Dr. Anthony Fauci says that officials “feel bad” about slapping a travel ban on seven African countries, now that the omicron variant has been confirmed in several other countries.

Fauci explained that, at the time the travel ban was imposed, not much was known about the omicron variant and the administration felt it was better to be safe than sorry.

Related: Biden Imposes Travel Bans He Called Trump Racist for Imposing

Some nations affected by the travel ban were upset, with United Nations Secretary-General Antonio Guterres calling it “travel apartheid.”

But Fauci now says that with “more information,” the travel ban will be lifted in a “reasonable period of time.”

Fox News:

“That ban was done at a time when we were really in the dark – we had no idea about what was going on, except that there had been an explosion of cases of omicron in South Africa,” Fauci said on “State of the Union.” “So when the ban was put on, it was to give us time to figure out what was going on.”

“Now that we have more and more information about cases in our own country and worldwide, we’re looking at that very carefully on a daily basis,” Fauci continued. “Hopefully, we’ll be able to lift that ban in a quite reasonable period of time.”

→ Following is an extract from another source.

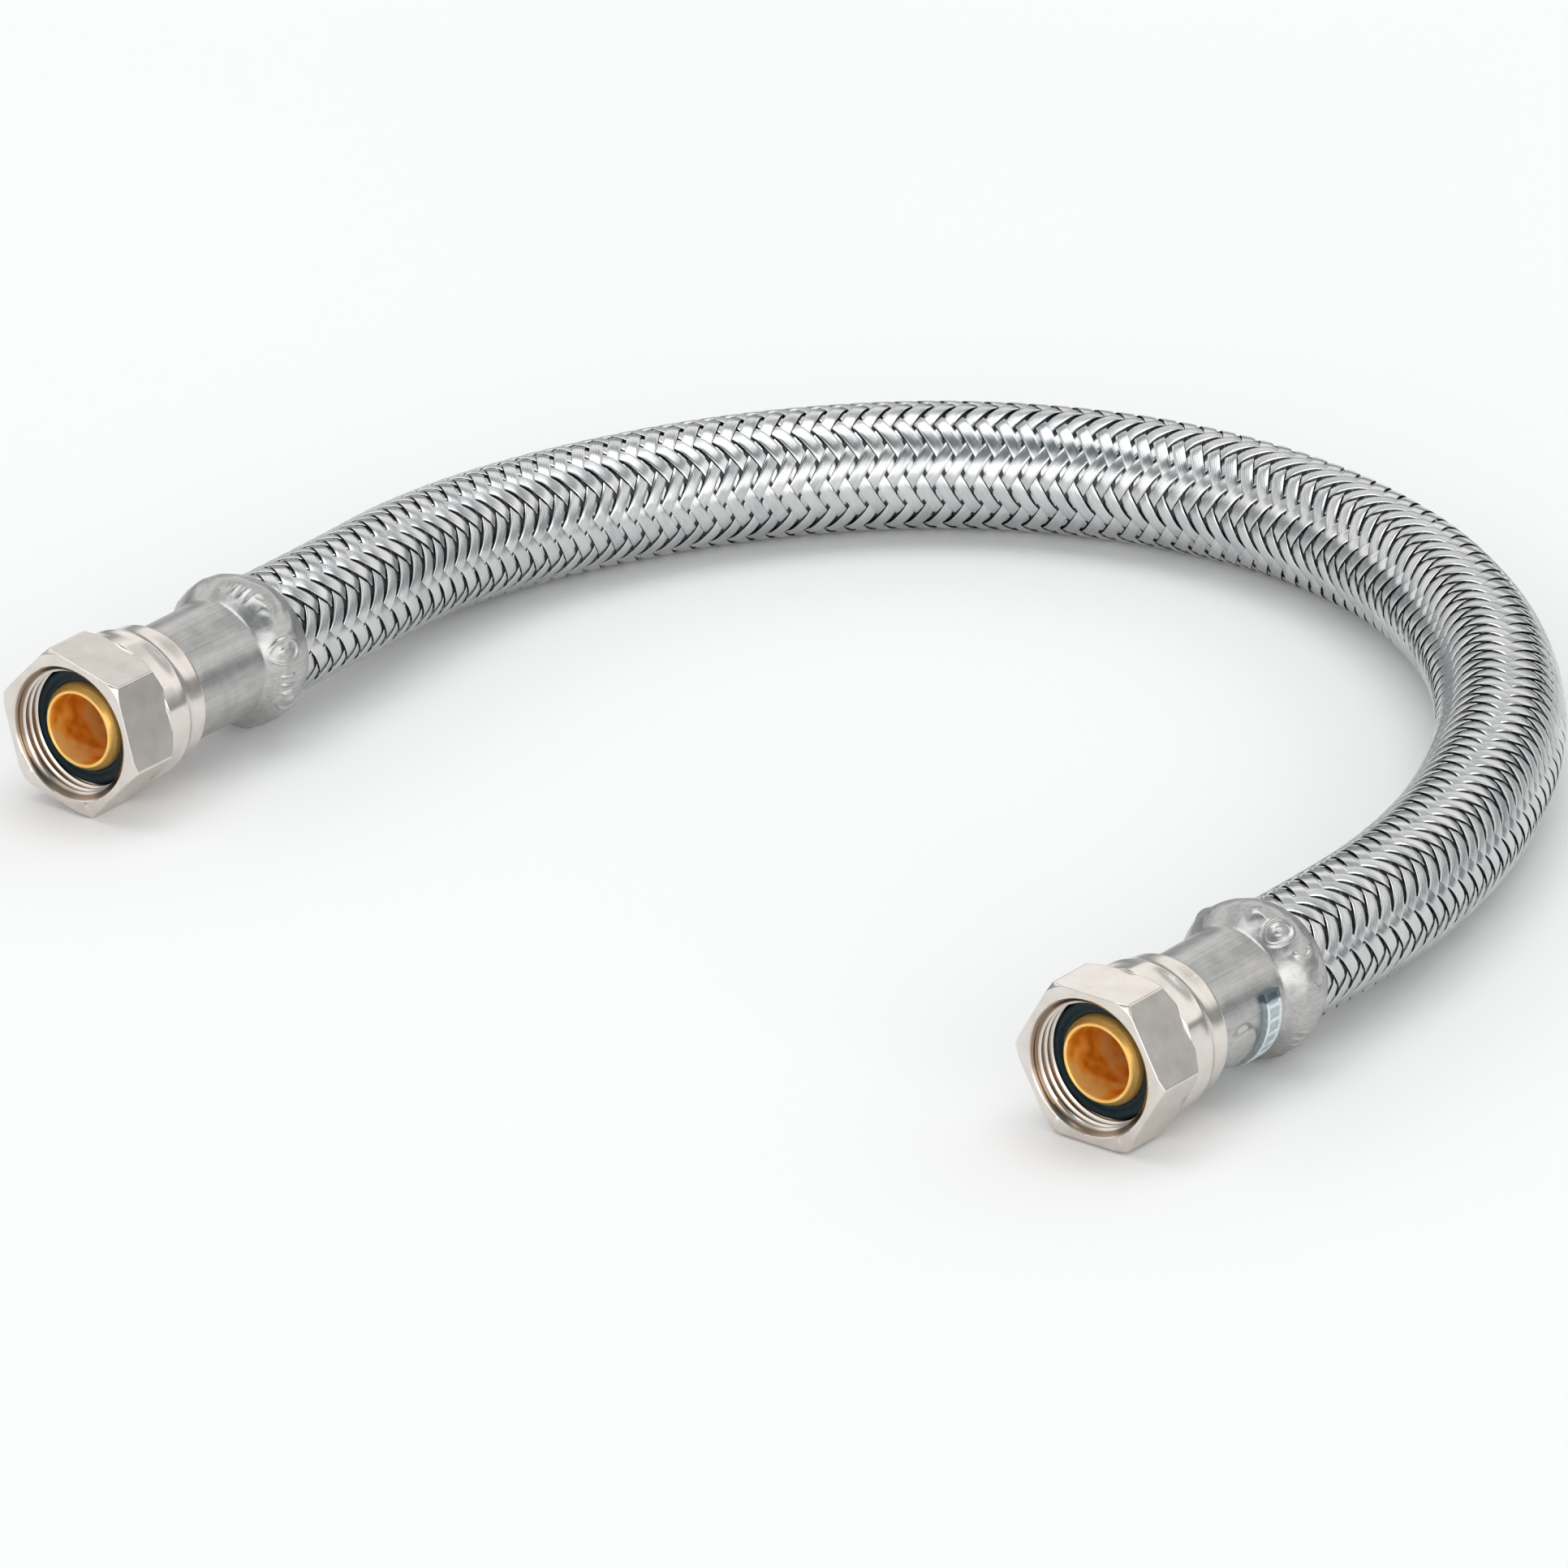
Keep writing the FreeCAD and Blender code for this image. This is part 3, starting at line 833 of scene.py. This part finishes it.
def nipple_mesh(end, brass, bore):
    """Brass tube with a rounded nose, a flange, and a stem with barbs that the hose is pushed on."""
    corners = [
        (NIPPLE_BORE_RADIUS, 3.3),
        (NIPPLE_BORE_RADIUS, 2.95, 0.2),
        (7.45, 2.8, 0.2),
        (7.8, 2.85, 0.3),
        (8.8, 4.2, 0.7),
        (8.98, 5.0, 0.4),
        (8.98, 7.65, 0.1),
        (11.75, 7.65, 0.15),
        (11.75, 10.65, 0.15),
        (10.2, 10.65, 0.1),
        (10.2, 25.3, 0.1),
        (9.65, 25.3, 0.05),
        (9.65, 25.9, 0.05),
        (9.0, 25.9, 0.05),
    ]
    for barb in range(BARBS):
        start = HOSE_END + barb * BARB_PITCH
        corners += [(9.0, start, 0.1), (8.7, start, 0.05)]
    corners += [
        (9.0, 47.0, 0.2),
        (8.1, 49.5, 0.2),
        (NIPPLE_BORE_RADIUS, 49.5, 0.2),
    ]
    mesh = turned_mesh(f"nipple_{end}_turned", corners)
    mesh.materials.append(brass)
    mesh.materials.append(bore)
    bore_limit = NIPPLE_BORE_RADIUS + 0.05
    for face in mesh.polygons:
        spots = [mesh.vertices[index].co for index in face.vertices]
        if all(math.hypot(spot.x, spot.y) < bore_limit * MM for spot in spots):
            face.material_index = 1
    return mesh


# ---------------------------------------------------------------- ferrules
FERRULE_COLUMNS = 440
FERRULE_ROW = 0.30
WAIST_RADIUS = 12.1
WAIST_END = 44.6
BEAD_RADIUS = 15.2
# The crimping jaws: how many, where the first left its ridge, and what they did to the waist.
JAWS = 10
FIRST_RIDGE = -7
RIDGE_HEIGHT = 0.035
RIDGE_HALF_WIDTH = 1.5
SQUEEZE = 0.012
# Dents come from noise of two sizes, deeper on the bead than elsewhere.
DENT_SIZES = (3.4, 1.5)
DENT_SEEDS = {"a": 11.0, "b": 37.0}
DENT_DEPTH = 0.02
BEAD_DENT_DEPTH = 0.13
# The oval pad that stands up from ferrule B's waist.
PAD_ANGLE = 200
PAD_HALF_ANGLE = 24
PAD_STATION = 31.5
PAD_HALF_LENGTH = 4.6
PAD_HEIGHT = 0.9
MARK_HEIGHT = 0.42
MARK_LINE = 0.28
RING_RADIUS = 2.5
ARC_RADIUS = 1.5
BAR_PLACES = (-1.9, 0.0, 1.9)
# Blank raised marks on the bead, as (kind, angle, station).
MARKS = {
    "a": [
        ("ring", 163, 48.4),
        ("bars", 190, 48.6),
        ("lozenge", 126, 48.6),
        ("bars", 104, 48.4),
        ("ring", 205, 50.2),
        ("lozenge", 262, 50.4),
        ("ring", 318, 50.2),
        ("bars", 20, 50.4),
    ],
    "b": [
        ("ring", 122, 48.4),
        ("lozenge", 98, 48.6),
        ("arc", 142, 50.2),
        ("bars", 214, 49.2),
        ("arc", 168, 52.0),
        ("ring", 250, 50.2),
        ("bars", 310, 50.2),
        ("lozenge", 40, 50.4),
    ],
}


def mark_height(kind, beside, along):
    """Height of a raised mark, at distances in millimetres from its middle."""
    distance = np.hypot(beside, along * 0.85)
    if kind == "ring":
        stud = smooth_step(-1.1, -0.6, -distance)
        return MARK_HEIGHT * (np.exp(-((distance - RING_RADIUS) / MARK_LINE) ** 2) + 0.8 * stud)
    if kind == "arc":
        shown = smooth_step(-0.4, 0.4, beside)
        return MARK_HEIGHT * shown * np.exp(-((distance - ARC_RADIUS) / MARK_LINE) ** 2)
    if kind == "lozenge":
        return MARK_HEIGHT * 1.3 * np.exp(-((np.abs(beside) / 2.4 + np.abs(along) / 1.5) ** 3))
    bars = sum(np.exp(-((beside - place) / MARK_LINE) ** 2) for place in BAR_PLACES)
    return MARK_HEIGHT * bars * np.exp(-(along / 1.5) ** 4)


def ferrule_relief(end, angles, outline):
    """What crimping, dents and marks add to the ferrule's radius, for each angle and point."""
    angle = angles[:, None]
    radius, station = outline[None, :, 0], outline[None, :, 1]
    waist = smooth_step(26.5, 29, station) * (1 - smooth_step(42.5, 44.2, station))
    from_ridge = from_nearest(angle - FIRST_RIDGE, 360 / JAWS)
    ridge = RIDGE_HEIGHT * np.exp(-(from_ridge / RIDGE_HALF_WIDTH) ** 2)
    crimp = ridge - SQUEEZE * np.cos(np.radians(from_ridge * JAWS))
    turn = np.radians(angle)
    spots = np.stack(np.broadcast_arrays(
        radius * np.cos(turn), radius * np.sin(turn), station), axis=-1)
    seed = Vector((0.0, 0.0, DENT_SEEDS[end]))
    coarse, fine = DENT_SIZES
    dents = np.array([
        noise.noise(Vector(spot) / coarse + seed) + 0.5 * noise.noise(Vector(spot) / fine - seed)
        for spot in spots.reshape(-1, 3)
    ]).reshape(spots.shape[:2])
    bead = smooth_step(WAIST_END, 47, station) * (1 - smooth_step(54.8, 56.2, station))
    relief = crimp * waist + dents * (DENT_DEPTH + BEAD_DENT_DEPTH * bead)
    for kind, mark_angle, mark_station in MARKS[end]:
        beside = np.radians(from_nearest(angle - mark_angle, 360)) * BEAD_RADIUS
        relief += bead * mark_height(kind, beside, station - mark_station)
    if end == "b":
        pad = np.hypot(from_nearest(angle - PAD_ANGLE, 360) / PAD_HALF_ANGLE,
                       (station - PAD_STATION) / PAD_HALF_LENGTH)
        relief += PAD_HEIGHT * (1 - smooth_step(0.78, 1.05, pad))
    return relief


def ferrule_mesh(end):
    """Thin steel sleeve: closed-in front, crimped waist, dented bead, and rolled rear lip."""
    outside = subdivided(rounded([
        (9.75, 25.32),
        (11.6, 25.32, 0.3),
        (WAIST_RADIUS, 26.2, 0.5),
        (WAIST_RADIUS + 0.05, 35.0, 2.0),
        (WAIST_RADIUS + 0.1, WAIST_END, 0.5),
        (14.4, 47.4, 1.2),
        (BEAD_RADIUS, 49.6, 1.4),
        (BEAD_RADIUS, 52.4, 1.6),
        (14.1, 55.1, 1.2),
        (13.6, 56.0, 0.5),
        (13.3, 56.5, 0.3),
        (12.8, 56.45, 0.2),
        (12.72, 55.9),
    ], steps=4), FERRULE_ROW, fine_from=WAIST_END - 1.0)
    inside = np.array([
        (14.5, 53.0),
        (14.5, 49.4),
        (11.55, 45.0),
        (11.55, 26.0),
        (9.75, 25.95),
    ])
    angles = np.linspace(0, 360, FERRULE_COLUMNS, endpoint=False)
    outlines = np.repeat(np.concatenate([outside, inside])[None], FERRULE_COLUMNS, axis=0)
    outlines[:, :len(outside), 0] += ferrule_relief(end, angles, outside)
    vertices = lathed(angles, outlines)
    quads = grid_faces(*outlines.shape[:2], close_columns=True, close_rows=True)
    return make_mesh(f"ferrule_{end}_crimped", vertices.reshape(-1, 3), quads)


# ---------------------------------------------------------------- date band
STRIP_MIDDLE = 215.0
STRIP_SWEEP = 112.0
STRIP_START = 37.8
STRIP_WIDTH = 4.4
STRIP_THICKNESS = 1.3
STRIP_CELLS = 9
STRIP_COLUMNS = 200
CELL_DEPTH = 0.3


def date_band_mesh():
    """Narrow strip bent round the waist, with a row of blank cells pressed into it."""
    angles = STRIP_MIDDLE + np.linspace(-0.5, 0.5, STRIP_COLUMNS) * STRIP_SWEEP
    # The section, as shares of the width and depths below the rims.
    share = np.array(
        [0.0, 0.0, 0.03, 0.08, 0.14, 0.19, 0.5, 0.81, 0.86, 0.92, 0.97, 1.0, 1.0, 0.5])
    top = STRIP_THICKNESS - np.array(
        [1.25, 0.14, 0.04, 0.0, 0.0, 0.0, 0.0, 0.0, 0.0, 0.0, 0.04, 0.14, 1.25, 1.25])
    cell = np.linspace(0, STRIP_CELLS, STRIP_COLUMNS) % 1
    in_cell = smooth_step(0.10, 0.17, cell) * (1 - smooth_step(0.83, 0.90, cell))
    between_rims = ((share > 0.15) & (share < 0.85) & (top > 0.5)).astype(float)
    pressed = CELL_DEPTH * in_cell[:, None] * between_rims[None, :]
    radius = WAIST_RADIUS + top[None, :] - pressed
    station = STRIP_START + STRIP_WIDTH * share[None, :]
    outlines = np.stack(np.broadcast_arrays(radius, station), axis=-1)
    vertices = lathed(angles, outlines)
    rows = len(share)
    quads = grid_faces(STRIP_COLUMNS, rows, close_rows=True)
    caps = [list(range(rows)), list(range((STRIP_COLUMNS - 1) * rows, STRIP_COLUMNS * rows))]
    mesh = bpy.data.meshes.new("date_band_b_strip")
    mesh.from_pydata((vertices.reshape(-1, 3) * MM).tolist(), [], quads.tolist() + caps)
    out = bmesh.new()
    out.from_mesh(mesh)
    bmesh.ops.recalc_face_normals(out, faces=out.faces)
    out.to_mesh(mesh)
    out.free()
    mesh.shade_smooth()
    mesh.set_sharp_from_angle(angle=math.radians(40))
    return mesh


def make_fittings():
    """Nut, gasket, nipple and ferrule at each end, and the strip on ferrule B."""
    nickel = nickel_material()
    rubber = gasket_material()
    brass = brass_material()
    bore = bore_material()
    steel = ferrule_material()
    for end in "ab":
        place = fitting_place(end)
        nut = add_piece(f"nut_{end}_threaded", nut_mesh(end), nickel, "nickel_plate",
                        f"nut_{end}", [f"coupling_nut_{end}"], place)
        keep_flats_flat(nut)
        add_piece(f"gasket_{end}_ring", gasket_mesh(end), rubber, "gasket_rubber", "hose",
                  [f"gasket_{end}"], place)
        nipple = add_piece(f"nipple_{end}_turned", nipple_mesh(end, brass, bore), None, "brass",
                           "hose", [f"nipple_{end}"], place)
        keep_flats_flat(nipple)
        add_piece(f"ferrule_{end}_crimped", ferrule_mesh(end), steel, "ferrule_steel", "hose",
                  [f"ferrule_{end}"], place)
    add_piece("date_band_b_strip", date_band_mesh(), band_material(), "band_metal", "hose",
              ["date_band_b"], fitting_place("b"))


# ---------------------------------------------------------------- floor and light
FLOOR_HALF = 4.0


def make_floor():
    """A wide, pale, matt floor."""
    half = FLOOR_HALF
    mesh = bpy.data.meshes.new("floor")
    corners = [(-half, -half, 0), (half, -half, 0), (half, half, 0), (-half, half, 0)]
    mesh.from_pydata(corners, [], [(0, 1, 2, 3)])
    floor = bpy.data.objects.new("floor", mesh)
    bpy.context.scene.collection.objects.link(floor)
    material, tree, shader = new_material("floor_matt", 0.0, Roughness=0.9)
    shader.inputs["Specular IOR Level"].default_value = 0.1
    cloud = noise_node(tree, scaled_coordinates(tree, (1, 1, 1)), 0.004, detail=1.0)
    pale = ramp_node(tree, cloud, [(0.3, (0.93, 0.93, 0.93)), (0.7, (0.945, 0.945, 0.945))])
    tree.links.new(pale, shader.inputs["Base Color"])
    mesh.materials.append(material)


# Brightness of the studio by height above the horizon in degrees: on the camera's side of the
# object, and everywhere else.
STUDIO_FRONT = [
    (0, (1.1, 1.1, 1.1)),
    (4, (2.1, 2.1, 2.1)),
    (25, (2.1, 2.1, 2.1)),
    (33, (1.1, 1.1, 1.1)),
    (41, (0.16, 0.20, 0.21)),
    (77, (0.16, 0.20, 0.21)),
    (85, (2.2, 2.2, 2.2)),
]
STUDIO_BACK = [
    (0, (0.30, 0.32, 0.33)),
    (14, (0.32, 0.34, 0.35)),
    (21, (1.20, 1.19, 1.18)),
    (35, (1.20, 1.19, 1.18)),
    (43, (0.50, 0.52, 0.53)),
    (57, (0.60, 0.62, 0.63)),
    (64, (2.25, 2.25, 2.25)),
]
BRIGHTEST = 2.25
# How squarely a direction faces the camera where the camera's side starts and where it is full.
FRONT_START = 0.45
FRONT_FULL = 0.75


def make_studio():
    """Soft light from all round.

    The camera's side has a dim gap high up. The rest is dim low down and again halfway up.
    """
    world = bpy.data.worlds.new("studio")
    bpy.context.scene.world = world
    world.use_nodes = True
    tree = world.node_tree
    coordinates = tree.nodes.new("ShaderNodeTexCoord")
    direction = coordinates.outputs["Generated"]
    height = math_node(tree, "ARCSINE", split_vector(tree, direction)["Z"])
    share = math_node(tree, "DIVIDE", height, math.pi / 2)
    walls = [
        ramp_node(tree, share, [
            (degrees / 90, tuple(channel / BRIGHTEST for channel in colour))
            for degrees, colour in stops
        ])
        for stops in (STUDIO_BACK, STUDIO_FRONT)
    ]
    facing = tree.nodes.new("ShaderNodeVectorMath")
    facing.operation = "DOT_PRODUCT"
    facing.inputs[1].default_value = (math.sin(VIEW_AZIMUTH), -math.cos(VIEW_AZIMUTH), 0.0)
    tree.links.new(direction, facing.inputs[0])
    side = tree.nodes.new("ShaderNodeMapRange")
    side.interpolation_type = "SMOOTHSTEP"
    side.inputs["From Min"].default_value = FRONT_START
    side.inputs["From Max"].default_value = FRONT_FULL
    level_part = math_node(tree, "COSINE", height)
    turned = math_node(tree, "DIVIDE", facing.outputs["Value"], level_part)
    tree.links.new(turned, side.inputs["Value"])
    background = tree.nodes["Background"]
    tree.links.new(mix_node(tree, side.outputs["Result"], *walls), background.inputs["Color"])
    background.inputs["Strength"].default_value = BRIGHTEST
    bpy.context.scene.view_settings.view_transform = "Standard"


make_camera()
make_floor()
make_studio()
make_hose()
make_fittings()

Fauci added that officials felt “very badly” about the “hardship” the travel ban may have created for the southern African countries.

In fact, the African countries are livid at the west for singling them out, when some of the countries included in the ban have not had a single case of the omicron variant.


“We are all concerned about the new Covid variant and owe South Africa’s scientists our thanks for identifying it before anyone else did,” Malawi’s President Lazarus Chakwera said in a Facebook post on Sunday. “But the unilateral travel bans now imposed on [Southern African Development Community] countries by the UK, EU, US, Australia, and others are uncalled for. Covid measures must be based on science, not Afrophobia.”

Biden’s travel ban was a classic move by a president who wants to be seen as “doing something about the problem.” It doesn’t have to make sense. It doesn’t have to be necessary. As long as Biden’s PR people can spin the action as addressing the arrival of the omicron variant in the United States, it’s a plus for Biden.

“It’s deeply concerning to me that those countries are now being penalized by others for doing the right thing. We call on all countries to take rational, proportional risk reduction measures in keeping with international health regulations,” WHO Director-General Tedros Adhanom Ghebreyesus said in his opening remarks at a WHO briefing Wednesday.

Biden is less concerned with “rational, proportional risk reduction” and more with how his policies score with focus groups.

Indeed, the notion that the spread of the omicron variant could have been stopped is ludicrous. It can be 14 days before symptoms present themselves. Think where you were two weeks ago and everywhere you’ve been until now. How many people did you come in contact with?

When a person can be in New York for breakfast and Tokyo at dinnertime, there is little chance of containing a virus that’s as contagious as the omicron variant.